Les suppléments alimentaires antioxydants sont largement utilisés dans la population, avec l’espoir qu’ils protègent contre le cancer. Mais est-ce bien le cas ?
« Les essais cliniques ont montré que les antioxydants n’ont pas d’effet substantiel ou, dans le cas de deux très larges essais randomisés contre placebo, ils augmentent en fait les risques de cancer. Ces essais ont évalué le cancer du poumon chez des hommes fumeurs ou le cancer de la prostate chez des hommes d’un certain âge », explique au « Quotidien » le Pr Martin Bergo, de l’université de Gothembourg, en Suède. « Ces résultats n’ont pas changé le comportement des individus ni des compagnies qui produisent les antioxydants, probablement parce que ces résultats n’étaient pas soutenus par un mécanisme connu ».
Dans le cancer du poumon chez la souris
Pour le Pr Bergo, il est important de distinguer deux problématiques : Les antioxydants protègent-ils une cellule saine ou une personne sans tumeur ? Et quel est l’impact d’une supplémentation antioxydante sur la progression d’une tumeur déjà établie ? « En nous concentrant uniquement sur la deuxième question, nous avons d’abord montré (il y a un an) que les antioxydants accélèrent nettement la progression du cancer du poumon chez la souris (via une baisse du p53) et nous avons confirmé cela in vitro sur des cellules de cancer pulmonaire issues de patients. »
Dans cette nouvelle étude, publiée dans « Science Translational Medicine », l’équipe a exploré cette question dans le mélanome, pour trois raisons : Ce cancer est connu pour être sensible aux modifications des radicaux libres ; son incidence et sa létalité augmentent ; il peut être exposé aux antioxydants à travers l’alimentation mais aussi par des produits topiques, comme les lotions de bronzage et les crèmes cutanées, qui contiennent souvent de la vitamine A, du bêta-carotène ou de la vitamine E.

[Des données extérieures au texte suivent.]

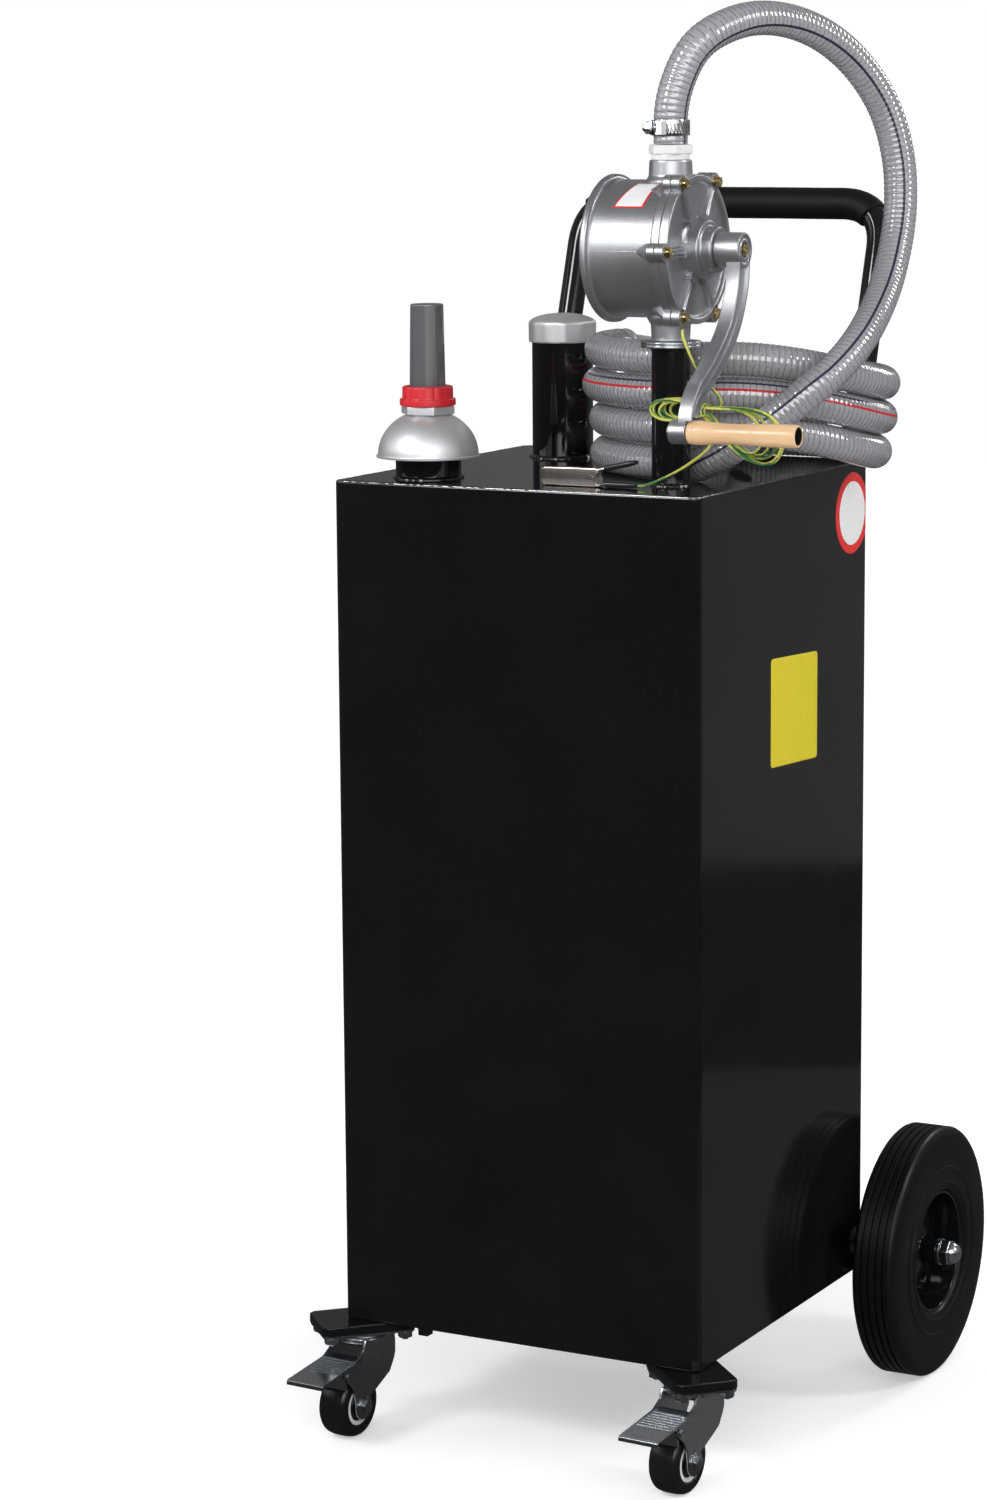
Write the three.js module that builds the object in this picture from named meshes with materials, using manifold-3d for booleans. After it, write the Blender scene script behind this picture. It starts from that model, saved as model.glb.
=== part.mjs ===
// Fuel caddy: an upright wheeled tank with a rotary hand pump, a stored hose and an earth wire.
// Millimetres, +Z up, +X to the right, the front faces -Y. The finished group stands on z = 0
// with its origin at the centre of its box.

import * as THREE from 'three';
import { mergeVertices } from 'three/addons/utils/BufferGeometryUtils.js';
import Module from 'manifold-3d';

const wasm = await Module();
wasm.setup();

// General fits and finish
const seam = 0.1;               // gap between two fixed pieces that are welded or bolted together
const slip = 0.3;               // gap of a piece in a turned group, or of one that moves
const overrun = 2;              // how far a cut runs past the face that it opens
const weldDistance = 0.001;     // points nearer than this are one point
const fineSides = 20;
const roundSides = 12;
const smallSides = 6;
const tyreSides = 28;

// Tank
const tankWidth = 382;
const tankDepth = 390;
const tankHeight = 820;
const sheet = 2;
const tankCorner = 10;
const rimHeight = 8;
const rimRound = 3;
const cornerSteps = 3;
const drainFromLeft = 73;
const drainFromFront = 32;
const drainRadius = 10;
const drainHeight = 8;
const drainSquare = 11;
const drainSquareHeight = 8;

// Wheels under the tank
const groundClearance = 113;
const tyreRadius = 127;
const tyreWidth = 47;
const tyreBeadRadius = 62;
const tyreShoulder = 6;
const tyreBulge = 2;
const wheelCentreOut = 48;      // from the tank's side to the wheel's middle plane
const axleBehind = 34;          // from the tank's rear face to the axle
const axleRadius = 8;
const rimBarrel = 3;
const rimWeb = 3;
const rimBarrelInset = 4;
const rimDish = 14;             // how far the web leans outwards from its barrel to its hub
const hubRadius = 13.5;
const hubLength = 44;
const rimHoles = 5;
const rimHoleRadius = 9;
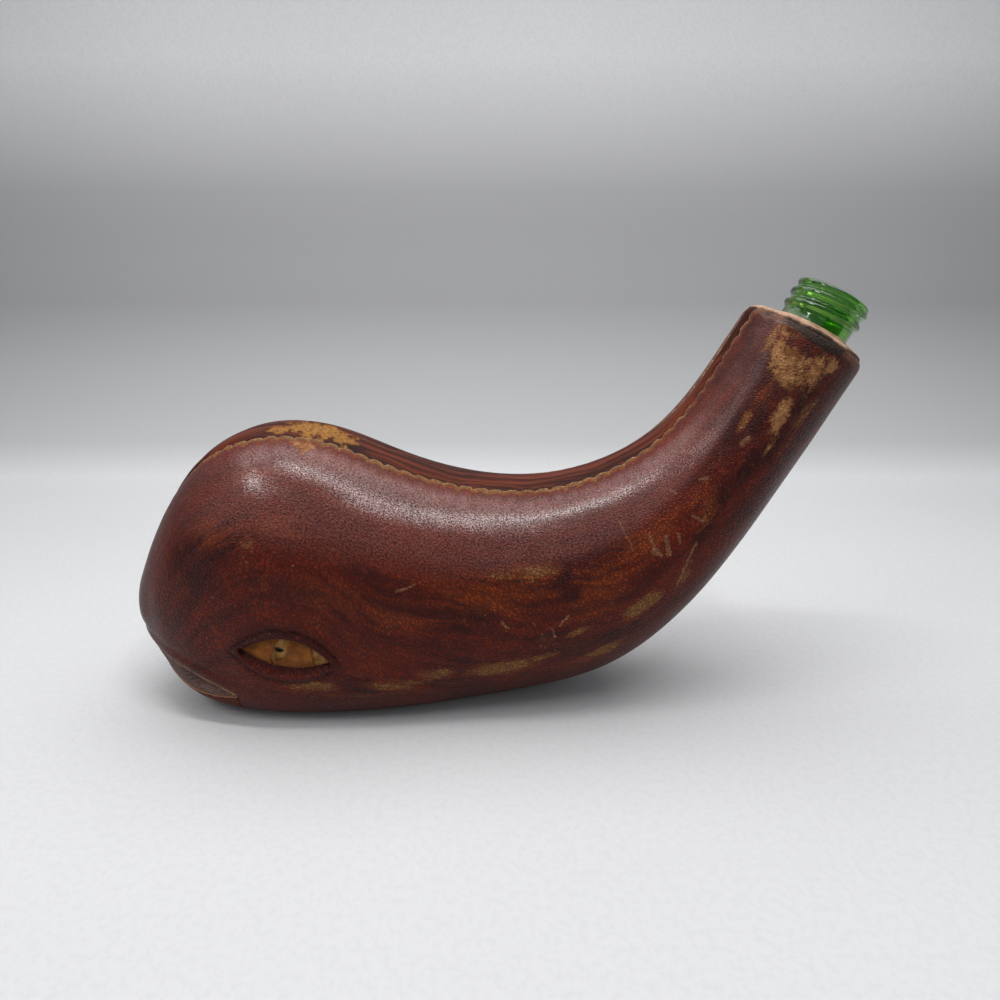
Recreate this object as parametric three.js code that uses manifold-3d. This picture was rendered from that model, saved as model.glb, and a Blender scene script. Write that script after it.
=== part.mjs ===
// Whale-shaped decanter: a blown green glass bottle wrapped in moulded leather.
// Millimetres, +Z up. The snout points to -X, the bottle neck rises to +X, the left side faces -Y.
import * as THREE from 'three';
import { mergeVertices } from 'three/addons/utils/BufferGeometryUtils.js';
import Module from 'manifold-3d';

const wasm = await Module();
wasm.setup();

// Driving sizes of the body.
const bodyLength = 266.4;
const headHeight = 105.1;
const headWidth = 83.8;
const neckEndRadius = 22.4;
const neckTilt = THREE.MathUtils.degToRad(62);
const floorSoftening = 1.0;

// Leather: a side panel's skived edge lies over a thinner strip, and both fill one full thickness.
const skivedEdge = 0.8;
const stripThickness = 1.2;
const clearance = 0.3;
const lapWidth = 4.2;
const scallopPitch = 5.5;
const scallopDepth = 2.1;
const jawRecess = 0.5;
const mouthGap = 0.7;
const cutOverrun = 4.0;
const leatherThickness = skivedEdge + clearance + stripThickness;

// Glass: the wall, thicker at the snout's end, and a screw finish of 28 mm class without its thread.
const glassWall = 3.2;
const baseThickness = 9.0;
const finishRadius = 12.4;
const finishHeight = 16.8;
const boreRadius = 9.0;
const boreFoot = 0.7;
const rimRounding = 1.2;
const finishOffset = 1.5;
const shoulderRise = 1.9;

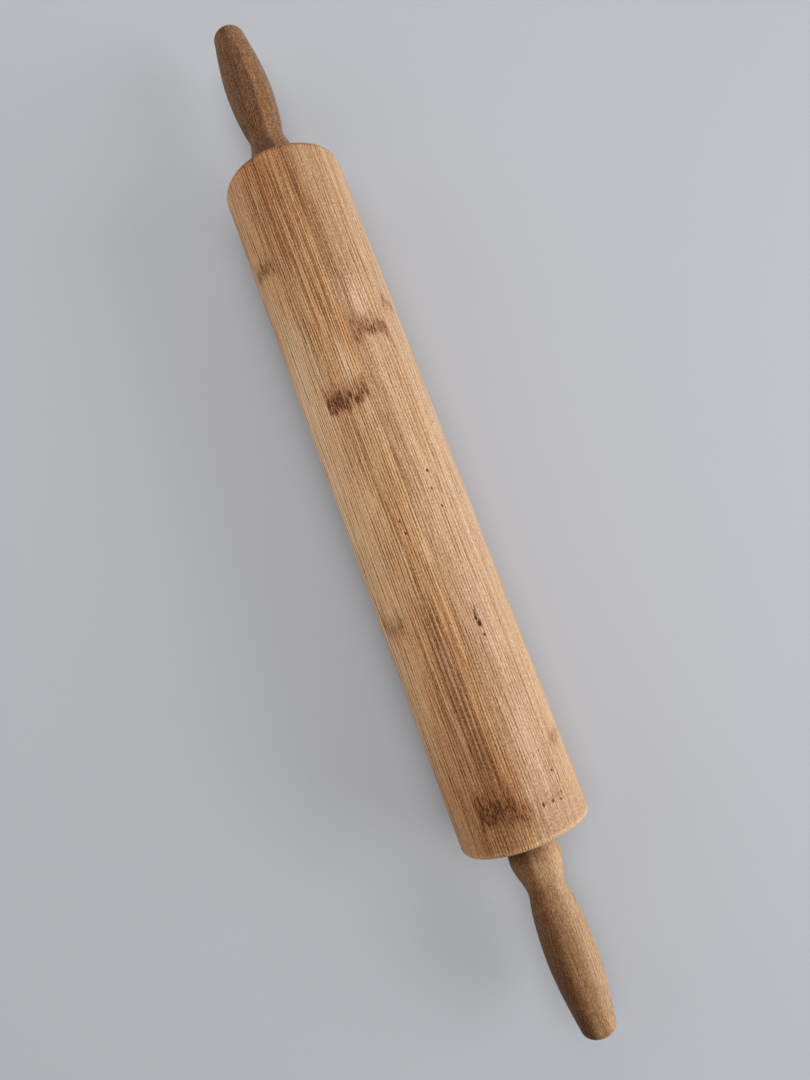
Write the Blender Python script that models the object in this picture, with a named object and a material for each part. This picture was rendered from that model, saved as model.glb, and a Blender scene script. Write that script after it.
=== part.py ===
# Bamboo rolling pin: a laminated barrel that turns on a steel rod between two turned handles.
#
# Metres, +Z up. The pin lies along X with its barrel resting on z = 0, and the origin is
# under its middle. Every piece is turned: an outline of (distance along X, radius) points
# is spun about the pin's axis. The outlines are written for the +X end, and the pieces of
# the -X end share the same meshes, turned half a circle about Z.

import math

import bmesh
import bpy

# Barrel
barrel_diameter = 0.0508
barrel_length = 0.284
barrel_edge_radius = 0.0029
bore_clearance = 0.0013         # the barrel's middle bore round the rod

# Handles: places are measured from the handle's inner face, slopes are radius per length
handle_length = 0.0756
collar_face_radius = 0.0092
collar_face_round = 0.0006
collar_face_slope = 0.20
collar_place = 0.0090
collar_radius = 0.0101
neck_place = 0.0212
neck_radius = 0.0075
swell_place = 0.0268
swell_radius = 0.0085
swell_slope = 0.145
grip_place = 0.0445
grip_radius = 0.0098
tip_round_length = 0.0042
tip_radius = 0.0069
tip_slope = -0.17
tip_fullness = 2.3              # 2 is an ellipse, more is squarer

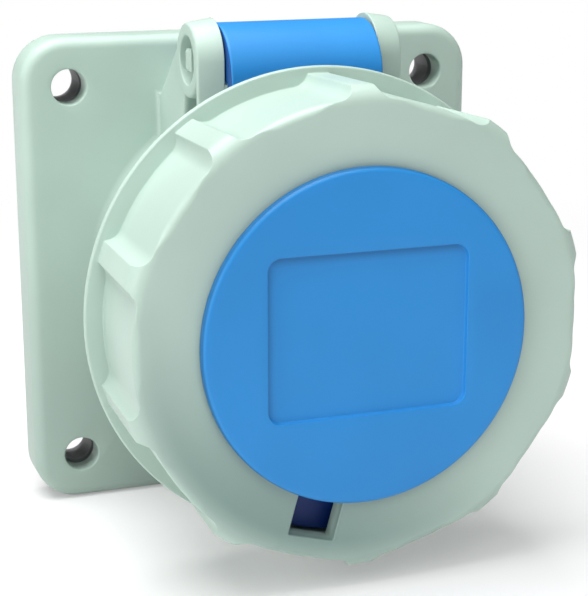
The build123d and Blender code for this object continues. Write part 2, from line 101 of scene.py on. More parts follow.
def rounded_path(corners: list[Triple], steps: int = 6) -> np.ndarray:
    """Round the corners of an open path.

    Each corner is replaced by the arc that touches both of its sides. The arc's centre lies on the corner's
    bisector, and its points run evenly in angle from one touching point to the other.

    Args:
        corners: Points as (u, v, radius). A radius of 0 keeps the corner.
        steps: Number of spans in each arc.

    Returns:
        The path's points, one row each.
    """
    points = np.array([corner[:2] for corner in corners], float)
    path = [points[:1]]
    for before, corner, after, radius in zip(points, points[1:], points[2:], [c[2] for c in corners[1:-1]]):
        if radius <= 0:
            path.append(corner[None])
            continue
        back, on = before - corner, after - corner
        back, on = back / np.linalg.norm(back), on / np.linalg.norm(on)
        half = math.acos(float(np.clip(back @ on, -1, 1))) / 2
        reach = radius / math.tan(half)
        middle = (back + on) / np.linalg.norm(back + on)
        centre = corner + middle * radius / math.sin(half)
        first = corner + back * reach - centre
        last = corner + on * reach - centre
        share = np.linspace(0, 1, steps + 1)[:, None]
        opening = math.pi - 2 * half
        arc = (np.sin((1 - share) * opening) * first + np.sin(share * opening) * last) / math.sin(opening)
        path.append(centre + arc)
    path.append(points[-1:])
    return np.concatenate(path)


def around(radius: np.ndarray, station: np.ndarray, clock: np.ndarray) -> np.ndarray:
    """Points about the socket's axis: x is radius times sine of the clock angle, z radius times its cosine."""
    radius, station, clock = np.broadcast_arrays(radius, station, clock)
    return np.stack([radius * np.sin(clock), -station, radius * np.cos(clock)], axis=-1)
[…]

« Nous avons été surpris de constater que les antioxydants (N-acétylcystéine) n’avaient aucun impact sur la taille et le nombre des tumeurs primaires chez les souris atteintes de mélanome, pas plus que sur la prolifération in vitro des cellules humaines de mélanome (N-acétylcystéine et analogue de la vitamine E). Toutefois, l’équipe a remarqué que les antioxydants doublaient le nombre de métastases chez la souris, et augmentait la migration et le comportement invasif des cellules de mélanome en culture (via une augmentation de la synthèse de GSH ou glutathione réduite). « Ainsi donc, nous pouvons conclure qu’une supplémentation antioxydante peut accélérer la progression du cancer par deux mécanismes distincts », explique le Pr Bergo.
Prudence en cas de risque cancéreux
Ce dernier souligne que la littérature disponible permet de conclure que les antioxydants protègent les cellules saines des radicaux libres (qui peuvent les transformer en cellules malignes), mais qu’ils peuvent également protéger les cellules tumorales une fois développées. « Pour les individus à risque de cancer, cela signifie que la prise de suppléments alimentaires antioxydants pourrait accélérer la progression d’une petite tumeur ou d’une lésion prémaligne – toutes deux impossibles à détecter. Pour les patients atteints d’un cancer du poumon ou un mélanome, les antioxydants pourraient accélérer la progression de la maladie. Ces patients devraient éviter de les prendre ».
L’équipe envisage désormais d’explorer d’autres formes de cancers et d’autres types d’antioxydants.